Source data:
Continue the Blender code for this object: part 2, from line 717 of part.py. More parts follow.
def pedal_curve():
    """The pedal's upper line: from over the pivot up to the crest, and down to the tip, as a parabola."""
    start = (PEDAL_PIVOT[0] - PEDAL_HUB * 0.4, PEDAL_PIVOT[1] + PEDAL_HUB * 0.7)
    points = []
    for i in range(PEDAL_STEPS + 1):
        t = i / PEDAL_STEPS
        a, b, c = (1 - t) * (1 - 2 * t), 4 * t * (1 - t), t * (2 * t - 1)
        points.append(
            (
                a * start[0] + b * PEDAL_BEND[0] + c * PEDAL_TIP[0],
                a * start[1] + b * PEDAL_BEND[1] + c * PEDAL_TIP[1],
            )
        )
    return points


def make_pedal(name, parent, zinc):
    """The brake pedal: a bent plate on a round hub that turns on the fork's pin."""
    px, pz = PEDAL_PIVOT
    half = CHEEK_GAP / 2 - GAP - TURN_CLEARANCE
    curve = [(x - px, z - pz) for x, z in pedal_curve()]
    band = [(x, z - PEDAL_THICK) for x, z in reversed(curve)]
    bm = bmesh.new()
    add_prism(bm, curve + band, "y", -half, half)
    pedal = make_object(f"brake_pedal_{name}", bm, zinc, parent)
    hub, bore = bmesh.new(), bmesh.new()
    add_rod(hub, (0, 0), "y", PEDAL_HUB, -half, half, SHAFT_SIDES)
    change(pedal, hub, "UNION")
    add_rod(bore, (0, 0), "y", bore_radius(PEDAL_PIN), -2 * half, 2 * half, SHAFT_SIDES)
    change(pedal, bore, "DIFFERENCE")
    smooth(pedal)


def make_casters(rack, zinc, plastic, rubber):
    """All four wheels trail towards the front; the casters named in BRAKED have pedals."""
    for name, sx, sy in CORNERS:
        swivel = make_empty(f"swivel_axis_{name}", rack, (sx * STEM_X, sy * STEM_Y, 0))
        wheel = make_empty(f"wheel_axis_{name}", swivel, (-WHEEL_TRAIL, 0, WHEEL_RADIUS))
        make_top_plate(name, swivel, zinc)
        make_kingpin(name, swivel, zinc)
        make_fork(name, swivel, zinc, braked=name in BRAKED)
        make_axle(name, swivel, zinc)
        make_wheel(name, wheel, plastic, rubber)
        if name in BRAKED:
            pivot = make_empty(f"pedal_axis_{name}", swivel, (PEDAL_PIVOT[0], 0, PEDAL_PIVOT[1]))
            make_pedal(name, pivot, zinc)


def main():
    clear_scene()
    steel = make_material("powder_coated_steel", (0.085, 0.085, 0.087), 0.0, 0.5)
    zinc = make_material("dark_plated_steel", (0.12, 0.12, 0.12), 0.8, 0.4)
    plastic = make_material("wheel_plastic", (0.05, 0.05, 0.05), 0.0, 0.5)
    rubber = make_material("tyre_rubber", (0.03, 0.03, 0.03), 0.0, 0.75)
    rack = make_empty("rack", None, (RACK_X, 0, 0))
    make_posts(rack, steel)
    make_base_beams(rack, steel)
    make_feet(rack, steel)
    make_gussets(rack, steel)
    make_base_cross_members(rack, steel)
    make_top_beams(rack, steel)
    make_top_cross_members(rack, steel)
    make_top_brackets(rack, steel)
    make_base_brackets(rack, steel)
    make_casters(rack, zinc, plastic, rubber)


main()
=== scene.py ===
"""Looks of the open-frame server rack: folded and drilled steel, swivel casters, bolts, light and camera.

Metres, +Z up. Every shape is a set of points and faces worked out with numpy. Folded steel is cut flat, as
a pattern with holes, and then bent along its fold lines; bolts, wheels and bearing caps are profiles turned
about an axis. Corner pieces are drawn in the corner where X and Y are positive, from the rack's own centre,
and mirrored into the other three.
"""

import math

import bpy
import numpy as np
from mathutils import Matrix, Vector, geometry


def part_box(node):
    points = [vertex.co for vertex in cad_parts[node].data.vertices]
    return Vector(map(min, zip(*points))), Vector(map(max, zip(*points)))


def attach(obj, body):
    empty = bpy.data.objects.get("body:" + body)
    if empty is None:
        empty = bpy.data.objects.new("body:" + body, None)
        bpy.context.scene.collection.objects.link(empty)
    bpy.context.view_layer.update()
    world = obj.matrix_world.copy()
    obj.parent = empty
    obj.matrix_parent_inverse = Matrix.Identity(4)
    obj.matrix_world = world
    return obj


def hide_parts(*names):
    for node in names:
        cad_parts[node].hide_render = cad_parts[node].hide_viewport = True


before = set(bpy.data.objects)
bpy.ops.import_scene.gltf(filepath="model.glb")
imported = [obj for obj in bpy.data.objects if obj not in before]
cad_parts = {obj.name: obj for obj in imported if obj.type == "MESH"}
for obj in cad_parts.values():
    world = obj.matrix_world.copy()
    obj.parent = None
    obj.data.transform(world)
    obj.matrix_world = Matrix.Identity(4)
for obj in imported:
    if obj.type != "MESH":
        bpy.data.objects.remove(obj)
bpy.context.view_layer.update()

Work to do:
Write out the data exactly as it stands.

Worked solution:
Continue the Blender code for this object: part 2, from line 717 of part.py. More parts follow.
def pedal_curve():
    """The pedal's upper line: from over the pivot up to the crest, and down to the tip, as a parabola."""
    start = (PEDAL_PIVOT[0] - PEDAL_HUB * 0.4, PEDAL_PIVOT[1] + PEDAL_HUB * 0.7)
    points = []
    for i in range(PEDAL_STEPS + 1):
        t = i / PEDAL_STEPS
        a, b, c = (1 - t) * (1 - 2 * t), 4 * t * (1 - t), t * (2 * t - 1)
        points.append(
            (
                a * start[0] + b * PEDAL_BEND[0] + c * PEDAL_TIP[0],
                a * start[1] + b * PEDAL_BEND[1] + c * PEDAL_TIP[1],
            )
        )
    return points


def make_pedal(name, parent, zinc):
    """The brake pedal: a bent plate on a round hub that turns on the fork's pin."""
    px, pz = PEDAL_PIVOT
    half = CHEEK_GAP / 2 - GAP - TURN_CLEARANCE
    curve = [(x - px, z - pz) for x, z in pedal_curve()]
    band = [(x, z - PEDAL_THICK) for x, z in reversed(curve)]
    bm = bmesh.new()
    add_prism(bm, curve + band, "y", -half, half)
    pedal = make_object(f"brake_pedal_{name}", bm, zinc, parent)
    hub, bore = bmesh.new(), bmesh.new()
    add_rod(hub, (0, 0), "y", PEDAL_HUB, -half, half, SHAFT_SIDES)
    change(pedal, hub, "UNION")
    add_rod(bore, (0, 0), "y", bore_radius(PEDAL_PIN), -2 * half, 2 * half, SHAFT_SIDES)
    change(pedal, bore, "DIFFERENCE")
    smooth(pedal)


def make_casters(rack, zinc, plastic, rubber):
    """All four wheels trail towards the front; the casters named in BRAKED have pedals."""
    for name, sx, sy in CORNERS:
        swivel = make_empty(f"swivel_axis_{name}", rack, (sx * STEM_X, sy * STEM_Y, 0))
        wheel = make_empty(f"wheel_axis_{name}", swivel, (-WHEEL_TRAIL, 0, WHEEL_RADIUS))
        make_top_plate(name, swivel, zinc)
        make_kingpin(name, swivel, zinc)
        make_fork(name, swivel, zinc, braked=name in BRAKED)
        make_axle(name, swivel, zinc)
        make_wheel(name, wheel, plastic, rubber)
        if name in BRAKED:
            pivot = make_empty(f"pedal_axis_{name}", swivel, (PEDAL_PIVOT[0], 0, PEDAL_PIVOT[1]))
            make_pedal(name, pivot, zinc)


def main():
    clear_scene()
    steel = make_material("powder_coated_steel", (0.085, 0.085, 0.087), 0.0, 0.5)
    zinc = make_material("dark_plated_steel", (0.12, 0.12, 0.12), 0.8, 0.4)
    plastic = make_material("wheel_plastic", (0.05, 0.05, 0.05), 0.0, 0.5)
    rubber = make_material("tyre_rubber", (0.03, 0.03, 0.03), 0.0, 0.75)
    rack = make_empty("rack", None, (RACK_X, 0, 0))
    make_posts(rack, steel)
    make_base_beams(rack, steel)
    make_feet(rack, steel)
    make_gussets(rack, steel)
    make_base_cross_members(rack, steel)
    make_top_beams(rack, steel)
    make_top_cross_members(rack, steel)
    make_top_brackets(rack, steel)
    make_base_brackets(rack, steel)
    make_casters(rack, zinc, plastic, rubber)


main()
=== scene.py ===
"""Looks of the open-frame server rack: folded and drilled steel, swivel casters, bolts, light and camera.

Metres, +Z up. Every shape is a set of points and faces worked out with numpy. Folded steel is cut flat, as
a pattern with holes, and then bent along its fold lines; bolts, wheels and bearing caps are profiles turned
about an axis. Corner pieces are drawn in the corner where X and Y are positive, from the rack's own centre,
and mirrored into the other three.
"""

import math

import bpy
import numpy as np
from mathutils import Matrix, Vector, geometry


def part_box(node):
    points = [vertex.co for vertex in cad_parts[node].data.vertices]
    return Vector(map(min, zip(*points))), Vector(map(max, zip(*points)))


def attach(obj, body):
    empty = bpy.data.objects.get("body:" + body)
    if empty is None:
        empty = bpy.data.objects.new("body:" + body, None)
        bpy.context.scene.collection.objects.link(empty)
    bpy.context.view_layer.update()
    world = obj.matrix_world.copy()
    obj.parent = empty
    obj.matrix_parent_inverse = Matrix.Identity(4)
    obj.matrix_world = world
    return obj


def hide_parts(*names):
    for node in names:
        cad_parts[node].hide_render = cad_parts[node].hide_viewport = True


before = set(bpy.data.objects)
bpy.ops.import_scene.gltf(filepath="model.glb")
imported = [obj for obj in bpy.data.objects if obj not in before]
cad_parts = {obj.name: obj for obj in imported if obj.type == "MESH"}
for obj in cad_parts.values():
    world = obj.matrix_world.copy()
    obj.parent = None
    obj.data.transform(world)
    obj.matrix_world = Matrix.Identity(4)
for obj in imported:
    if obj.type != "MESH":
        bpy.data.objects.remove(obj)
bpy.context.view_layer.update()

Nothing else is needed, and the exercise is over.